Maela dipped the spoon into the porridge, watching the white creep up the gold and envelop the bottom part of the handle. She stirred it around, took a scoop and ate it. It was tasteless and bland. It needed salt. It needed many things. But it contained everything the body needed to start the day. She concentrated through the porridge, trying to catch a taste of the metal again.
"You're joining with Bernard today, aren't you?" Kris asked.
Maela nodded as she swallowed the porridge and took another scoop.
"He's your first?"
Maela nodded, took another scoop.
"Are you nervous?"
Maela nodded, took another scoop.
"Don't worry," Kris said, tapping her neatly-trimmed fingernails on the table. Her class two citizen uniform hugged her curves as she shifted in her seat and switched her crossed legs. "Everything will be fine. You don't even have to worry about picking out a dress. Just wear your class-two."
Maela scraped the last amount of porridge out of her bowl and put it in the cleaner dispatch vent attached to the bottom of the gray table. Despite the blandness of it, she wanted more just like she did every morning. But no more ever came from the dispenser hanging over her head. One person, one serving.
"Can you imagine what that was like?" Kris prattled on. "Spending weeks and months looking for just the right piece of white cloth to go be with a man you had to be around before you joined with him?"
Maela shrugged. She could imagine it. She replaced the spoon in its proper place in the line on the table after wiping it clean with her fingers. She never put her spoons into the dispatch vent. She'd never get them back.
"I think it's stupid," Kris said. "Joining is so primitive. Only the boys like it, anyway. They should just take a sample from everyone they match and grow the baby somewhere. Then we wouldn't have to deal with nine months of this stuff."
Kris sighed. Kris had joined with three selected partners in the last five years, all of them specifically chosen for their genetic compatibility.
Maela picked up her spoons and put them back into the drawer one by one. The stack of broad silver ones that came with the apartment stood neatly shoved into the corner that they had been in for months now. A small ribbon of dust would have collected on them by now had the apartment not been so regularly cleaned at the same time every day.

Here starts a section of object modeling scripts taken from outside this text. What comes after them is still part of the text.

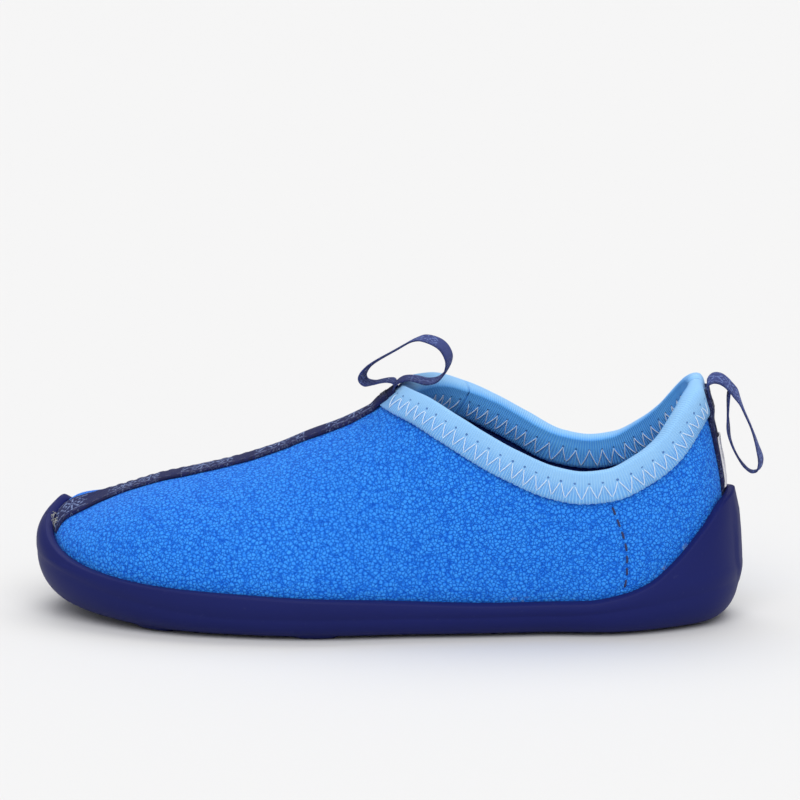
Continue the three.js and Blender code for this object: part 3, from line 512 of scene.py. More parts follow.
def quarter(name, side, finish, node):
    front = np.linspace(0, U_COLLAR, FRONT_COLUMNS, endpoint=False)
    back = mix(U_COLLAR, 1, np.linspace(0, 1, COLLAR_COLUMNS) ** 1.5)
    u = np.concatenate([front, back])[:, None]
    rows = np.linspace(0, 1, QUARTER_ROWS)[None, :] ** 0.75
    v = mix(-1, v_top(u, side), rows)
    u = np.broadcast_to(u, v.shape)
    face = skin(u, v, side)
    z = face[..., 2]
    aside = face[..., 0] - pocket_x(z)
    on_seam = (z > POCKET_LOW) & (z < POCKET_HIGH + 1) & (u > 0.6)
    along = np.cos((z - POCKET_LOW) / POCKET_PITCH * 2 * np.pi) * 0.5 + 0.5
    dent = -DENT_DEPTH * np.exp(-((aside / DENT_REACH) ** 2)) * (0.45 + 0.55 * along)
    puff = PUFF_HEIGHT * np.exp(-(((np.abs(aside) - PUFF_ASIDE) / PUFF_REACH) ** 2))
    outside = on_skin(u, v, side, np.where(on_seam, dent + puff, 0))
    inside = on_skin(u, v, side, -NEOPRENE)
    for grid in (outside, inside):
        grid[..., 1] = np.where(grid[..., 1] * side < SEAM_GAP, SEAM_GAP * side, grid[..., 1])
    above = face[..., 2] - rim(side * u) - lift(face[..., 0])
    lined = [0, 1, 0.5, 0.5, 0.5, 0.5]
    made = piece(name, shell(outside, inside), lined=lined, over_rim=[above] + [FAR_ABOVE] * 5)
    return wear(made, finish, "shoe", "neoprene_blue", node)


# The embossing: cells of 0.8 mm, pushed about by a finer noise, each with a dome and a crevice round it.
PEBBLE_SCALE = 1250.0
PEBBLE_SHIFT = (0.0009, 0.0009, 0.0009)
neoprene = Finish(
    "pebbled_neoprene", Roughness=0.82, Specular_IOR_Level=0.18, Sheen_Weight=0.04, Sheen_Roughness=0.5)
jumble = neoprene.start.node(
    "TexNoise", {"Vector": neoprene.place, "Scale": 1100.0, "Detail": 2.0}, output="Color")
shift = neoprene.start.node("VectorMath", {0: jumble, 1: PEBBLE_SHIFT}, operation="MULTIPLY")
pebble_place = neoprene.start.node("VectorMath", {0: neoprene.place, 1: shift}, operation="ADD")


def pebble_cells(feature):
    sockets = {"Vector": pebble_place, "Scale": PEBBLE_SCALE, "Randomness": 1.0}
    return neoprene.start.node("TexVoronoi", sockets, feature=feature)


crevice = pebble_cells("DISTANCE_TO_EDGE").ramp(0.0, 0.17)
dome = pebble_cells("F1").ramp(0.75, 0.1)
pebble = crevice * 0.5 + dome * 0.32 + neoprene.noise(1700.0, 2.0).ramp(0.3, 0.7) * 0.18
patches = neoprene.noise(60.0, 3.0)
grain = neoprene.noise(2600.0, 2.0)
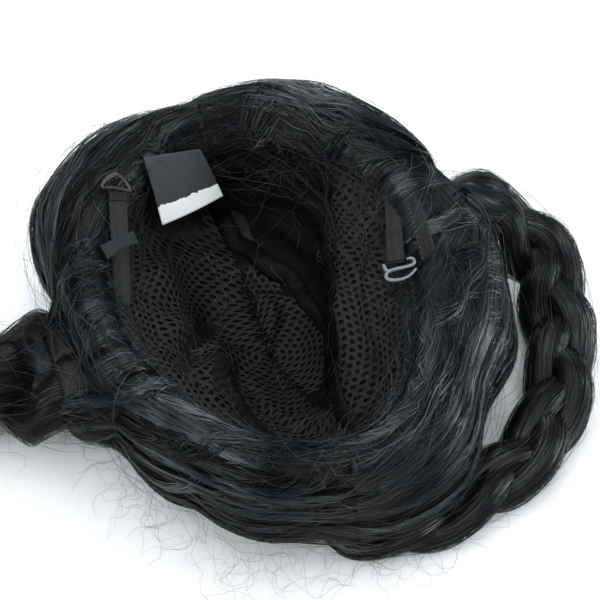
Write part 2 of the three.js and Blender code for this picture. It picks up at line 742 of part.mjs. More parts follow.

She attacked an itch on her upper lip, pausing to breathe in the lingering smell of old metal on her fingers, left behind by the aging gold spoon. A sigh escaped unbidden from her lips.
"It's not so bad," Kris said, mistaking her sigh for one of anxiety. "It's just one night, if it takes the first time you try. They'll match you with someone else if it doesn't after three times."
Malea held the last spoon in her hand an inch above its place in the drawer. This one was her favorite. It was bent in three places and had a chip in the top that cut her lip from time to time. She ran a finger along its jagged edge. A small drop of crimson welled up and ran down the spoon, further marring the already stained surface.
"Be careful," Kris said. "That's why you shouldn't use those things. You want me to get a skin patch?"
Maela put the spoon down without cleaning it. "No."
"Alright then, let's go. You'll be late."
They walked through the clean silver hallways, passing by other men and women in their worker uniforms, house uniforms, military uniforms, and headed to the joining quarters. Maela was already trying to decide what spoon she would pick for tomorrow.
The End
This story was first published on Monday, August 15th, 2011

Author Comments

I’d like to tell you that this story was pulled from the deep philosophical caverns of my soul after months of meditative contemplation under a willow tree by the Euphrates River, but then I’d be a liar. Don’t continue reading if you want to keep that illusion of me as an author in your head. “Spoons” actually came about based entirely on the first line. As of late my wife has developed a strange penchant for collecting spoons--particularly ones that are really small or really old--and as a result I am always finding foreign utensils in our drawers and wondering if it’s safe to stir my coffee with a hundred-year-old piece of metal. I turned to her one day and said, “You know, yours is a life of spoons.” And there it went.